After three years of online-only projects and private tours, London’s multi-disciplinary fair Masterpiece opened yesterday to VIPs, at the Royal Hospital Chelsea (until 6 July) with a celebratory air.
Guests were greeted with a sunny entrance dominated by large scale drawings of yellow anemones by the British artist Sarah Graham, and a buzz of conversation that suggested sales were underway. The armed robbery at TEFAF the day before seemed to have done little to knock anyone’s nerves.
There was a comfortable mix of new galleries (Jonathan Clark Fine Art, Waddington Custot and Adrian Sutton) and the more familiar (including Dickinson, Charles Ede, Annely Juda Fine Art, Philip Mould and Pangolin), whilst a new orientation of the floorplan (turning it by 90 degrees) brought a calmer flow of crowds to the 11th edition of the fair.
The shift of the cocktail bars to the sides of the tent also allowed greater prominence of the sculpture series, this year organised by Melanie Vandenbrouck, the curator of sculpture at London's Victoria and Albert Museum. Certainly three dimensionality felt abundant, with works including David Annesley’s Untitled (1969), Angela Palmer’s The Last Frontier (2021) and Lynn Chadwick’s Walking Woman bronze sculpture (1984), which sold for just under £2m as the first day drew to a close.
“People are looking for different experiences and their sense of space has changed,” says Lucie Kitchener, Masterpiece’s chief executive officer. “Experiencing art digitally can be quite a solo experience, so there is something quite celebratory about coming together to experience it collectively.”
As promised in pre-fair announcements, there was also a bounty of natural world references throughout stands. The impressive 66 to 68-million-year-old triceratops skull taking pride of place at David Aaron’s stand sold quickly for an undisclosed sum, to a ‘young’ private collector. The gallery’s director, Salomon Aaron, suggested that there is “a developing collector base, but one with a lot of crossovers with pre-existing customers—after all, collecting and curiosity go hand-in-hand.”
Meanwhile, the New York-based Fine Minerals International was attracting quite the crowd to its inaugural presentation at the fair. It reported over a million dollars of sales on the VIP Day, including that of a fluorite from Russia, discovered in the 1980s and considered one of the "largest known, fine quality examples". It sold to a "well-known mineral collector who was visiting from overseas", with a price point of around $600,000.
“We decided to do Masterpiece [in part because] it was a vision of the late Chairman Philip Hewat-Jaboor.

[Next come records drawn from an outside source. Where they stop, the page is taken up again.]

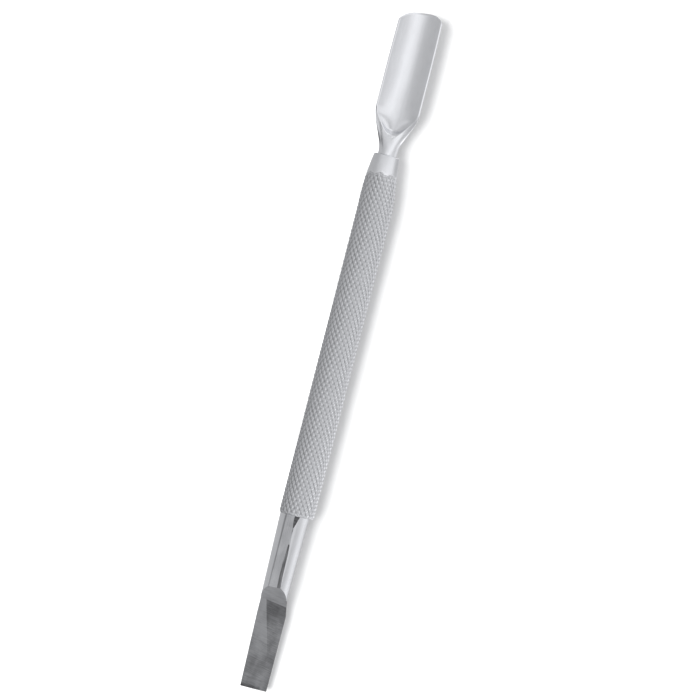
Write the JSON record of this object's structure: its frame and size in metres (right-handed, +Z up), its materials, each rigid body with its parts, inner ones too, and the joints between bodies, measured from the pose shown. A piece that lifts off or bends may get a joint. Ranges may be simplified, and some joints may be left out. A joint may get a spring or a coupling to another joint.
{
  "type": "cuticle pusher",
  "caption": "Double-ended steel hand tool: a hollow spoon pusher and a flat ground scraper on a round grip with a diamond knurl and a drawn-in nose.",
  "frame": {"origin": "on the resting surface, under the tool's axis, midway between the two tips", "axes": "+Y runs along the tool to the spoon's tip, +Z is up out of the spoon's hollow and the scraper's ground face, +X is across"},
  "size_m": [0.0083, 0.13, 0.0067],
  "materials": {
    "knurled_steel": "diamond knurl, satin, with a polished nose",
    "polished_steel": "mirror polished",
    "ground_steel": "polished shank, blade ground across with fine marks"
  },
  "bodies": {
    "root": {"handle_grip": "knurled_steel", "spoon_pusher": "polished_steel", "scraper_blade": "ground_steel"}
  },
  "joints": []
}
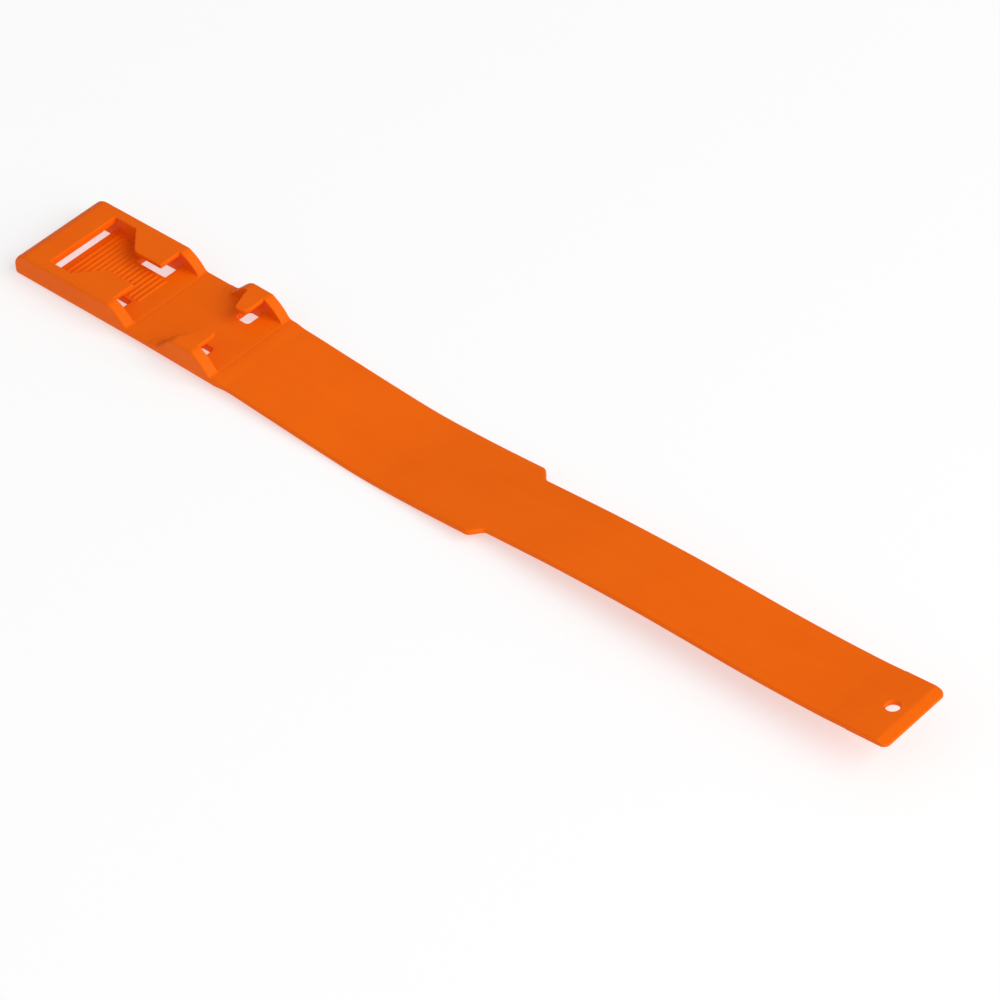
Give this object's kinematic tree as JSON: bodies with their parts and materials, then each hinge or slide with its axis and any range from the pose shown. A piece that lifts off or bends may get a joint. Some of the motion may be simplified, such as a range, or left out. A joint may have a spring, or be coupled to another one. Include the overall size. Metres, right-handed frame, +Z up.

He wanted to make the art community more aware of this exciting collectible field that hasn't been shared with the community, in a way like this before,” says Daniel Trinchillo, the gallery's founder.
Combining the sculptural and natural worlds, was London's ArtAncient, whose collection of little understood gogottes (natural sandstone formations originating from the prehistoric sand dunes of Fountaineblue, near Paris) were priced between £4,500 and £150,000—eight of which sold during the preview.
The talks programme picks up on the fair’s broader leaning towards female talent "undiscovered" female talent, which included a painting of Anne of Cleves (1825) by Marie Victoire Jacquotot at E&H Manners and A blue and yellow Macaw (around 1800) by Sarah Stone, the first female British painter of birds and animals to receive professional recognition. The work, on the stand of Karen Taylor Fine Art, was on reserve for a museum.
Away from gallery stands there were thought-provoking light installations All the Flowers are For Me (2017) and This is NOT a Refuge II (2018) by US-Pakistani artist Anila Quayyum Agha, represented by Sundaram Tagore Gallery. A display devoted to the 100th anniversary of the discovery of Tutankhamun’s tomb, put on by Factum Foundation and Skene Catling de la Peña, also offered a stimulating respite from pacing the tent floors.
The event’s celebration of the multidisciplinary with its dash of luxury can, at times, feel like a bit of a bubble. But, after difficult years that have seen a global pandemic, Brexit fallouts and an ongoing cost of living crisis, looking at "nice" things can feel, well, rather nice.